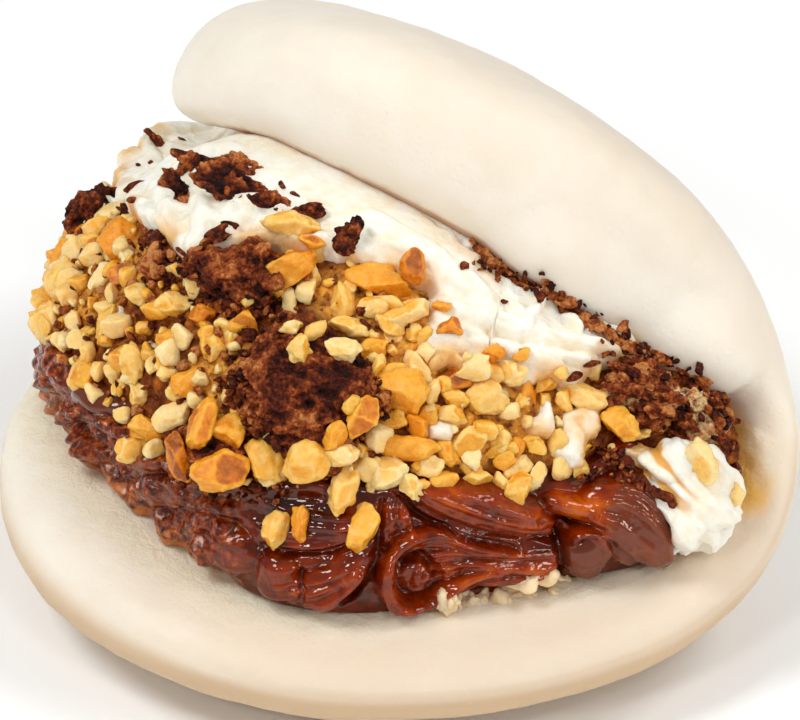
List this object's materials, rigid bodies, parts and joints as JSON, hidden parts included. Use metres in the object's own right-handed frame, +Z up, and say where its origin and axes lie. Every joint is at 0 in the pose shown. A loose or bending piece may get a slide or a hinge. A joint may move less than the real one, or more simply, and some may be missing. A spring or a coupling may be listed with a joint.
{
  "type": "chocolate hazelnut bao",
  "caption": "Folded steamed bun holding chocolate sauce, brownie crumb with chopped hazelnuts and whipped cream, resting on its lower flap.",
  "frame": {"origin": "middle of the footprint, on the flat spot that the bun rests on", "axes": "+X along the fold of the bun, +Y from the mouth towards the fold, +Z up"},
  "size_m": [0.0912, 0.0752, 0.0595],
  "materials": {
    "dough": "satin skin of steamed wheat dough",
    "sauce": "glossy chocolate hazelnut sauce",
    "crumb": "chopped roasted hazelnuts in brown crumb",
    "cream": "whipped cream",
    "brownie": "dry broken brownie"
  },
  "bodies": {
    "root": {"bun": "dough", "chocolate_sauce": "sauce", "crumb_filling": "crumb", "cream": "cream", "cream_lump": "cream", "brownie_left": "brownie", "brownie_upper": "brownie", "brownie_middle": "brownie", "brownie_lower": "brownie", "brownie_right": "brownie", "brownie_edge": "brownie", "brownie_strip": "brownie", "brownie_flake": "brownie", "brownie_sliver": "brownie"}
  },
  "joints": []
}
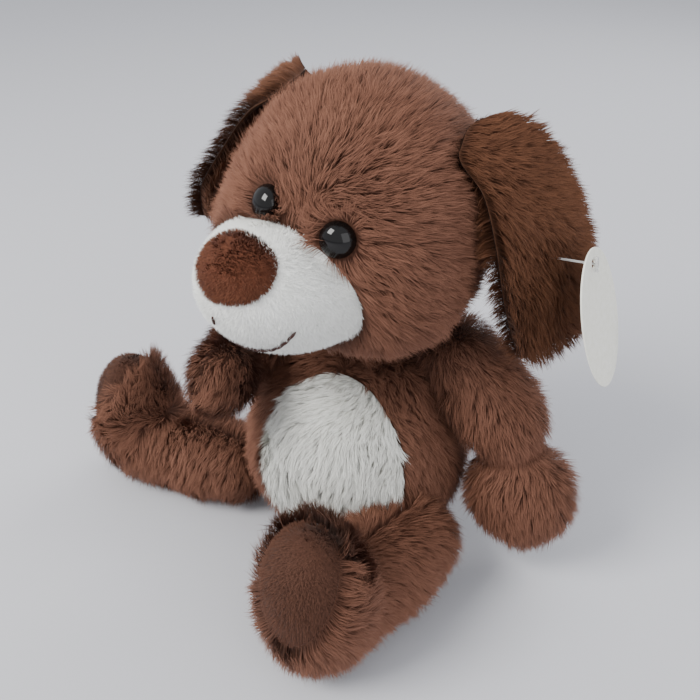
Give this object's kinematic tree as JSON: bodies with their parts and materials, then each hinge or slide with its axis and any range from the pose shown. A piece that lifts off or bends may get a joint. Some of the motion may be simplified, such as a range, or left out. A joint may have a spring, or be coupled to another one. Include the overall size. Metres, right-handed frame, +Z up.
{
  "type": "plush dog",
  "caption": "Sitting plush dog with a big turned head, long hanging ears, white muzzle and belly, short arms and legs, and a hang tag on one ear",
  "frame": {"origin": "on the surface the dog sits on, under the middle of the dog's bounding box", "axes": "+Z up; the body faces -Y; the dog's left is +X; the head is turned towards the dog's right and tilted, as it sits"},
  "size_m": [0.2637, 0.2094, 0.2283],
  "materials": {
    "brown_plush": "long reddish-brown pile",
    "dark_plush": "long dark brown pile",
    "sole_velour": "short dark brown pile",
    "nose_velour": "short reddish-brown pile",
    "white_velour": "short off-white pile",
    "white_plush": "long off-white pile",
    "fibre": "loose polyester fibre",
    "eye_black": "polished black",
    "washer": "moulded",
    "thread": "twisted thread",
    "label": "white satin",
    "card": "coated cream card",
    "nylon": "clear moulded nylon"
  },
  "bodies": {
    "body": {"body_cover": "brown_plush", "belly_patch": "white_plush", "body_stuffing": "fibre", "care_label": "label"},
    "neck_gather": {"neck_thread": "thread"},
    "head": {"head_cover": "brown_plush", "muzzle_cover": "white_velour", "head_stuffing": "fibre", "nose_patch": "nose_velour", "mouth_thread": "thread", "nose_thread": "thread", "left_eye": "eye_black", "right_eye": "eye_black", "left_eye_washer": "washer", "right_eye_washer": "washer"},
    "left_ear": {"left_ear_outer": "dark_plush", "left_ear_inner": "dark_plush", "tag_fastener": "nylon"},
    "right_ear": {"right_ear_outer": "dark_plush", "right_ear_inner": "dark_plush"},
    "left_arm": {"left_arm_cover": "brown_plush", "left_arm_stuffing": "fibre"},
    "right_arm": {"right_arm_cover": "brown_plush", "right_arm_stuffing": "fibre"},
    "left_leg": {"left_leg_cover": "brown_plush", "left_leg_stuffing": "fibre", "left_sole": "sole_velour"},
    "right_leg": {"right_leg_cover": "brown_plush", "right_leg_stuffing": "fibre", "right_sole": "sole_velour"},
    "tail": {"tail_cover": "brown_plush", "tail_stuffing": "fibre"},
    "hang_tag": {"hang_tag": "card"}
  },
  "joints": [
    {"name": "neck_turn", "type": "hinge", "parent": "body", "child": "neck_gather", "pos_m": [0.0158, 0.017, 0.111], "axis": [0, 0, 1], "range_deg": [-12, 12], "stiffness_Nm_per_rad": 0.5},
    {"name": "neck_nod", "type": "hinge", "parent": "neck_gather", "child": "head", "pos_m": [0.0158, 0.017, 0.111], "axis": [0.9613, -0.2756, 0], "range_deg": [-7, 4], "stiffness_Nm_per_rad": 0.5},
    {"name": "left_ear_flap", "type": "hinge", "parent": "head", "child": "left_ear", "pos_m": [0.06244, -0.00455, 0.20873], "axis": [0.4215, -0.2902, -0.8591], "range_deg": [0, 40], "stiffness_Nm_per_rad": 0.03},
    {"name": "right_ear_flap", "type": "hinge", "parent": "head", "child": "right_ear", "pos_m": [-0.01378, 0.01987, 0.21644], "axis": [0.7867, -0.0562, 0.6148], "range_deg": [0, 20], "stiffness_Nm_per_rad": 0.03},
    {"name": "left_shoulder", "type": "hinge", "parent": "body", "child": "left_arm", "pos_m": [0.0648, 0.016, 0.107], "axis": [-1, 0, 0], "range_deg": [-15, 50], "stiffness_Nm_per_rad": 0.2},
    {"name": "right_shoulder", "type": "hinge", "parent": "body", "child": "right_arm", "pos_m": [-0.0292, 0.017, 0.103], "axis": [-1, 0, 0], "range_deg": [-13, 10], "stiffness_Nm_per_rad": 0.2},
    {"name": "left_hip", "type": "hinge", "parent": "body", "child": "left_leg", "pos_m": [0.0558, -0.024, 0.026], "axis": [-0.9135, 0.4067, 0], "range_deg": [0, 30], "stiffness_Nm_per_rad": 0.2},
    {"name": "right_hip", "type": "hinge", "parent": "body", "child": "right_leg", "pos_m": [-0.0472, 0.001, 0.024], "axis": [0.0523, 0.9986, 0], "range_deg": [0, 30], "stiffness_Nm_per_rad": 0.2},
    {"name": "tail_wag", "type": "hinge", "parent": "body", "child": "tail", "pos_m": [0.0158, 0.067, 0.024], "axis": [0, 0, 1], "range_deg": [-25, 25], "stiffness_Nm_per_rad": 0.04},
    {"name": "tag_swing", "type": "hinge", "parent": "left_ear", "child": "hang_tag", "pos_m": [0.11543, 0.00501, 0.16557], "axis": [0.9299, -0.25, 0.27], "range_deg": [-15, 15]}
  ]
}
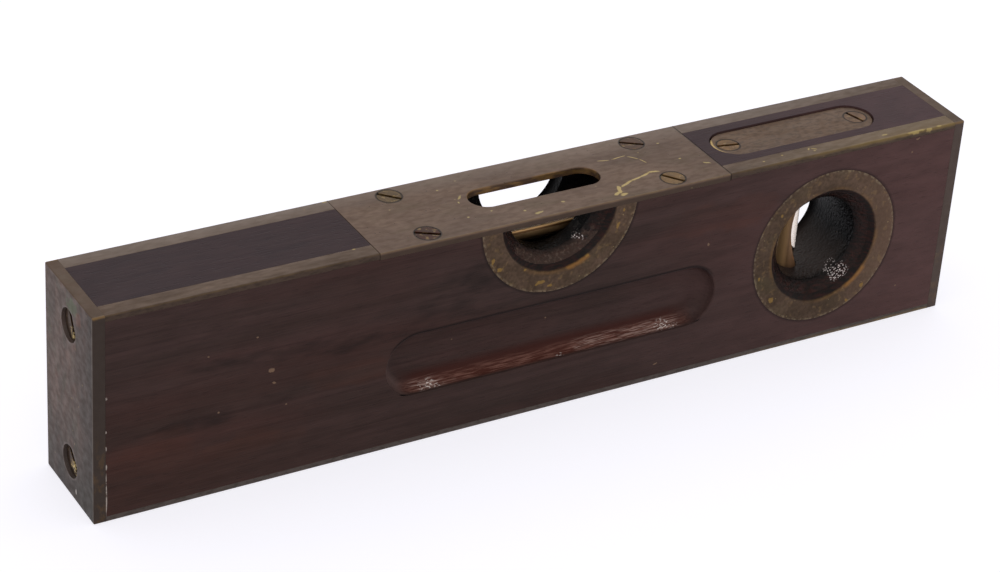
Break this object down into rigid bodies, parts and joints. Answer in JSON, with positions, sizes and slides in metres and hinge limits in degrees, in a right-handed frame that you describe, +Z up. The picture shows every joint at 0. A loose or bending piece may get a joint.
_ _ _ _ _ _ _
◆ Set problem:
Each record above should be output again exactly.

◆ Task result:
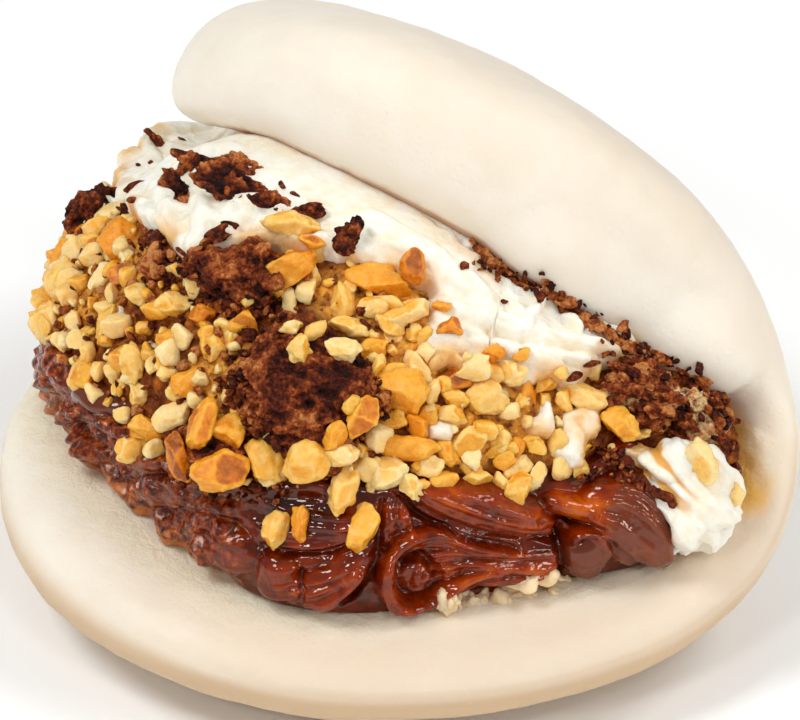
List this object's materials, rigid bodies, parts and joints as JSON, hidden parts included. Use metres in the object's own right-handed frame, +Z up, and say where its origin and axes lie. Every joint is at 0 in the pose shown. A loose or bending piece may get a slide or a hinge. A joint may move less than the real one, or more simply, and some may be missing. A spring or a coupling may be listed with a joint.
{
  "type": "chocolate hazelnut bao",
  "caption": "Folded steamed bun holding chocolate sauce, brownie crumb with chopped hazelnuts and whipped cream, resting on its lower flap.",
  "frame": {"origin": "middle of the footprint, on the flat spot that the bun rests on", "axes": "+X along the fold of the bun, +Y from the mouth towards the fold, +Z up"},
  "size_m": [0.0912, 0.0752, 0.0595],
  "materials": {
    "dough": "satin skin of steamed wheat dough",
    "sauce": "glossy chocolate hazelnut sauce",
    "crumb": "chopped roasted hazelnuts in brown crumb",
    "cream": "whipped cream",
    "brownie": "dry broken brownie"
  },
  "bodies": {
    "root": {"bun": "dough", "chocolate_sauce": "sauce", "crumb_filling": "crumb", "cream": "cream", "cream_lump": "cream", "brownie_left": "brownie", "brownie_upper": "brownie", "brownie_middle": "brownie", "brownie_lower": "brownie", "brownie_right": "brownie", "brownie_edge": "brownie", "brownie_strip": "brownie", "brownie_flake": "brownie", "brownie_sliver": "brownie"}
  },
  "joints": []
}
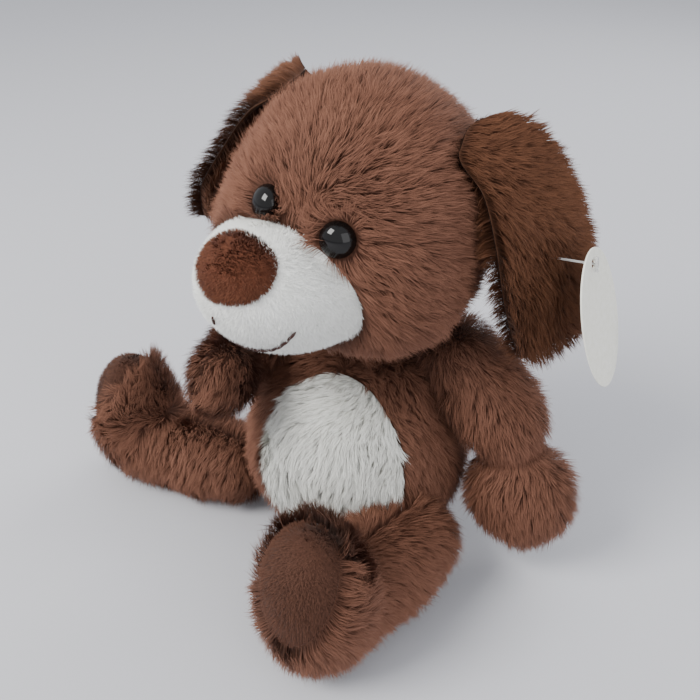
Give this object's kinematic tree as JSON: bodies with their parts and materials, then each hinge or slide with its axis and any range from the pose shown. A piece that lifts off or bends may get a joint. Some of the motion may be simplified, such as a range, or left out. A joint may have a spring, or be coupled to another one. Include the overall size. Metres, right-handed frame, +Z up.
{
  "type": "plush dog",
  "caption": "Sitting plush dog with a big turned head, long hanging ears, white muzzle and belly, short arms and legs, and a hang tag on one ear",
  "frame": {"origin": "on the surface the dog sits on, under the middle of the dog's bounding box", "axes": "+Z up; the body faces -Y; the dog's left is +X; the head is turned towards the dog's right and tilted, as it sits"},
  "size_m": [0.2637, 0.2094, 0.2283],
  "materials": {
    "brown_plush": "long reddish-brown pile",
    "dark_plush": "long dark brown pile",
    "sole_velour": "short dark brown pile",
    "nose_velour": "short reddish-brown pile",
    "white_velour": "short off-white pile",
    "white_plush": "long off-white pile",
    "fibre": "loose polyester fibre",
    "eye_black": "polished black",
    "washer": "moulded",
    "thread": "twisted thread",
    "label": "white satin",
    "card": "coated cream card",
    "nylon": "clear moulded nylon"
  },
  "bodies": {
    "body": {"body_cover": "brown_plush", "belly_patch": "white_plush", "body_stuffing": "fibre", "care_label": "label"},
    "neck_gather": {"neck_thread": "thread"},
    "head": {"head_cover": "brown_plush", "muzzle_cover": "white_velour", "head_stuffing": "fibre", "nose_patch": "nose_velour", "mouth_thread": "thread", "nose_thread": "thread", "left_eye": "eye_black", "right_eye": "eye_black", "left_eye_washer": "washer", "right_eye_washer": "washer"},
    "left_ear": {"left_ear_outer": "dark_plush", "left_ear_inner": "dark_plush", "tag_fastener": "nylon"},
    "right_ear": {"right_ear_outer": "dark_plush", "right_ear_inner": "dark_plush"},
    "left_arm": {"left_arm_cover": "brown_plush", "left_arm_stuffing": "fibre"},
    "right_arm": {"right_arm_cover": "brown_plush", "right_arm_stuffing": "fibre"},
    "left_leg": {"left_leg_cover": "brown_plush", "left_leg_stuffing": "fibre", "left_sole": "sole_velour"},
    "right_leg": {"right_leg_cover": "brown_plush", "right_leg_stuffing": "fibre", "right_sole": "sole_velour"},
    "tail": {"tail_cover": "brown_plush", "tail_stuffing": "fibre"},
    "hang_tag": {"hang_tag": "card"}
  },
  "joints": [
    {"name": "neck_turn", "type": "hinge", "parent": "body", "child": "neck_gather", "pos_m": [0.0158, 0.017, 0.111], "axis": [0, 0, 1], "range_deg": [-12, 12], "stiffness_Nm_per_rad": 0.5},
    {"name": "neck_nod", "type": "hinge", "parent": "neck_gather", "child": "head", "pos_m": [0.0158, 0.017, 0.111], "axis": [0.9613, -0.2756, 0], "range_deg": [-7, 4], "stiffness_Nm_per_rad": 0.5},
    {"name": "left_ear_flap", "type": "hinge", "parent": "head", "child": "left_ear", "pos_m": [0.06244, -0.00455, 0.20873], "axis": [0.4215, -0.2902, -0.8591], "range_deg": [0, 40], "stiffness_Nm_per_rad": 0.03},
    {"name": "right_ear_flap", "type": "hinge", "parent": "head", "child": "right_ear", "pos_m": [-0.01378, 0.01987, 0.21644], "axis": [0.7867, -0.0562, 0.6148], "range_deg": [0, 20], "stiffness_Nm_per_rad": 0.03},
    {"name": "left_shoulder", "type": "hinge", "parent": "body", "child": "left_arm", "pos_m": [0.0648, 0.016, 0.107], "axis": [-1, 0, 0], "range_deg": [-15, 50], "stiffness_Nm_per_rad": 0.2},
    {"name": "right_shoulder", "type": "hinge", "parent": "body", "child": "right_arm", "pos_m": [-0.0292, 0.017, 0.103], "axis": [-1, 0, 0], "range_deg": [-13, 10], "stiffness_Nm_per_rad": 0.2},
    {"name": "left_hip", "type": "hinge", "parent": "body", "child": "left_leg", "pos_m": [0.0558, -0.024, 0.026], "axis": [-0.9135, 0.4067, 0], "range_deg": [0, 30], "stiffness_Nm_per_rad": 0.2},
    {"name": "right_hip", "type": "hinge", "parent": "body", "child": "right_leg", "pos_m": [-0.0472, 0.001, 0.024], "axis": [0.0523, 0.9986, 0], "range_deg": [0, 30], "stiffness_Nm_per_rad": 0.2},
    {"name": "tail_wag", "type": "hinge", "parent": "body", "child": "tail", "pos_m": [0.0158, 0.067, 0.024], "axis": [0, 0, 1], "range_deg": [-25, 25], "stiffness_Nm_per_rad": 0.04},
    {"name": "tag_swing", "type": "hinge", "parent": "left_ear", "child": "hang_tag", "pos_m": [0.11543, 0.00501, 0.16557], "axis": [0.9299, -0.25, 0.27], "range_deg": [-15, 15]}
  ]
}
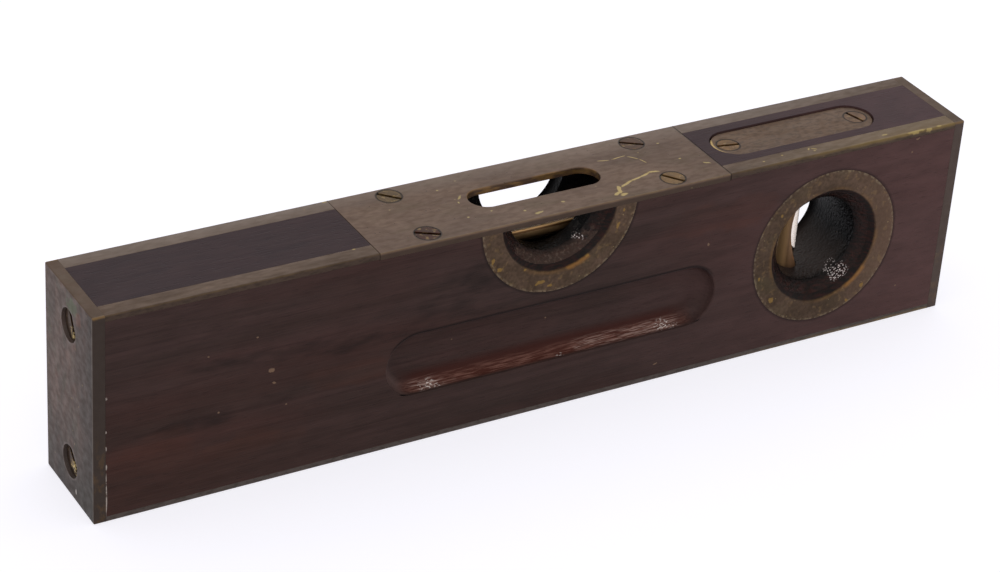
Break this object down into rigid bodies, parts and joints. Answer in JSON, with positions, sizes and slides in metres and hinge limits in degrees, in a right-handed frame that you describe, +Z up. The picture shows every joint at 0. A loose or bending piece may get a joint.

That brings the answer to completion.